Restoring an inactive clustered machine

You can restore a machine that has rebooted or been down when it is part of a cluster.

About this task

When the machine first starts mysql, the following events can occur, taking up some time:
  • Position recovery; the time taken will depend on whether the database has previously shutdown cleanly and how many sites the portal is hosting.
  • A synced node will be requested, at random, to become a donor node and send incremental state transfer.
  • If the incremental state transfer fails, due to the database logs having wrapped, then a non-incremental state transfer is requested, this causes xtrabackup to take a backup of a donor node and tar it across the network using socat on port 4444 to the joining node. It will also be reading the database logs, to ensure any new changes can be sent to the joining node as the donor can still accept writes to the database. Monitor /var/log/syslog for updates or errors on this process.
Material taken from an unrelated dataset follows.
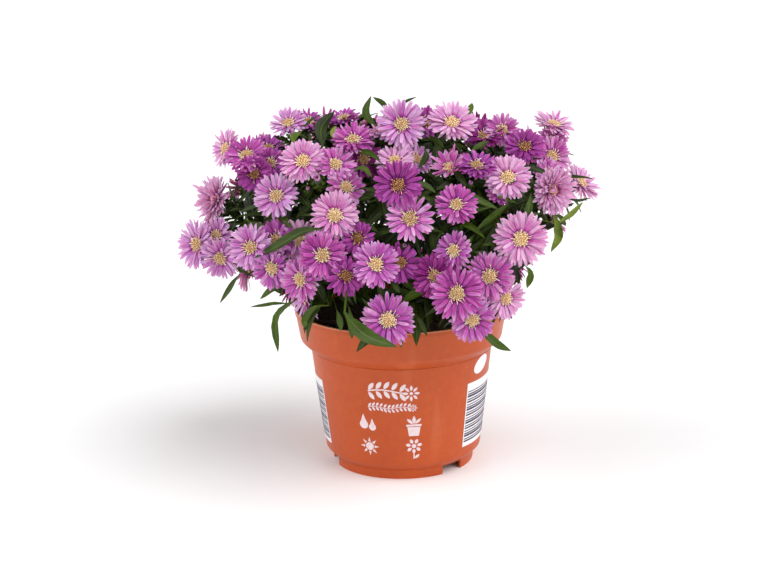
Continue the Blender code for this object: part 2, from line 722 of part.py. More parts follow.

If the SST fails then check /var/lib/innobackup.backup.log on the donor node for details.
Note: Processes running on the donor node might take significantly longer to run while the preceding process is running.
lsyncd / csync2 is configured in a ring, the ring sends from the 1st machine to the 2nd, and then the 2nd to the 3rd, until the last machine sends to the 1st. Each machine maintains a database for itself and for the node it is sending to in /var/lib/csync2.